■ **Input data**
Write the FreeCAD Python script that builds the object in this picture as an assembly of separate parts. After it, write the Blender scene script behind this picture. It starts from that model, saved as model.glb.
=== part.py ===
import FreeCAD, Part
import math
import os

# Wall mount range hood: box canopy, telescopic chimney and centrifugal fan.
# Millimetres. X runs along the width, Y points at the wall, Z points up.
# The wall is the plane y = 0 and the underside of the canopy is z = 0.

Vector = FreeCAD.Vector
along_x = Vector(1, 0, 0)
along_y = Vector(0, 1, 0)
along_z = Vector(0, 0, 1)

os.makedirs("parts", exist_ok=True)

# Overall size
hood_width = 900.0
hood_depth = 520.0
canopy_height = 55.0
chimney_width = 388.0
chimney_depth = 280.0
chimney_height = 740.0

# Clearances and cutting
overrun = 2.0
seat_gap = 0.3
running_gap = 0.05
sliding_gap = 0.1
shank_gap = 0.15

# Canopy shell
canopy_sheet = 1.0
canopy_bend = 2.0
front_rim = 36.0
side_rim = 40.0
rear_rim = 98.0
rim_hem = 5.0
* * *
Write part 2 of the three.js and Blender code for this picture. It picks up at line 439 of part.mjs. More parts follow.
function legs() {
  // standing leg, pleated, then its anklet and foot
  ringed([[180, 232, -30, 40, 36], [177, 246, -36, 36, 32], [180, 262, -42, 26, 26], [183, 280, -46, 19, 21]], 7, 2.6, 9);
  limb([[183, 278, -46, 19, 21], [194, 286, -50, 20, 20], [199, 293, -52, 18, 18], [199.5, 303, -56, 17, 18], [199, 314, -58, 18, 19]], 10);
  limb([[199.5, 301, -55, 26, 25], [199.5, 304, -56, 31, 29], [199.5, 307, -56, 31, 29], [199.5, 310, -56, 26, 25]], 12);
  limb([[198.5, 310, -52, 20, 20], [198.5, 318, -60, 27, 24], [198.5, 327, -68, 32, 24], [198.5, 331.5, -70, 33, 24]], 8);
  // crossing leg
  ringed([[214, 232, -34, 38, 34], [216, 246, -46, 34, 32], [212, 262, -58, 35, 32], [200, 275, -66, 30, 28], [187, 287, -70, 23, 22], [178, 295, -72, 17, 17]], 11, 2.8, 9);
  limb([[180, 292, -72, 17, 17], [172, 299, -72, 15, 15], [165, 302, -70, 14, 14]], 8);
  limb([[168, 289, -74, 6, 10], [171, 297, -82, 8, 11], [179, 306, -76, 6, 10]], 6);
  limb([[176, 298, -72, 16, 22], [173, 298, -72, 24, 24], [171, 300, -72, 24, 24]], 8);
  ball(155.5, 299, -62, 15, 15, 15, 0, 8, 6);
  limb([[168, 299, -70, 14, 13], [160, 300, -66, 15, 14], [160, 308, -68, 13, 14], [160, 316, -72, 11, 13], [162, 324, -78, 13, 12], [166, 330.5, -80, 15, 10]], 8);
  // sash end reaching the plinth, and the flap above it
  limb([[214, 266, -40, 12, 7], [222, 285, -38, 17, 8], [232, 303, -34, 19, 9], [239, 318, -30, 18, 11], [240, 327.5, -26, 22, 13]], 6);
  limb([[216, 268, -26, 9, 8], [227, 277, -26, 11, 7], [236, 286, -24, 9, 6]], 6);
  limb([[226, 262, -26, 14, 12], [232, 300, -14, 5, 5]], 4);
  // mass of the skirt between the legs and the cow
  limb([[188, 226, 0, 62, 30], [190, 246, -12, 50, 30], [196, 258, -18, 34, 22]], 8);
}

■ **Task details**
Single out each line of the records above with the string "parts" in it, and copy it.

■ **Full solution**
Write the FreeCAD Python script that builds the object in this picture as an assembly of separate parts. After it, write the Blender scene script behind this picture. It starts from that model, saved as model.glb.
os.makedirs("parts", exist_ok=True)
Write part 2 of the three.js and Blender code for this picture. It picks up at line 439 of part.mjs. More parts follow.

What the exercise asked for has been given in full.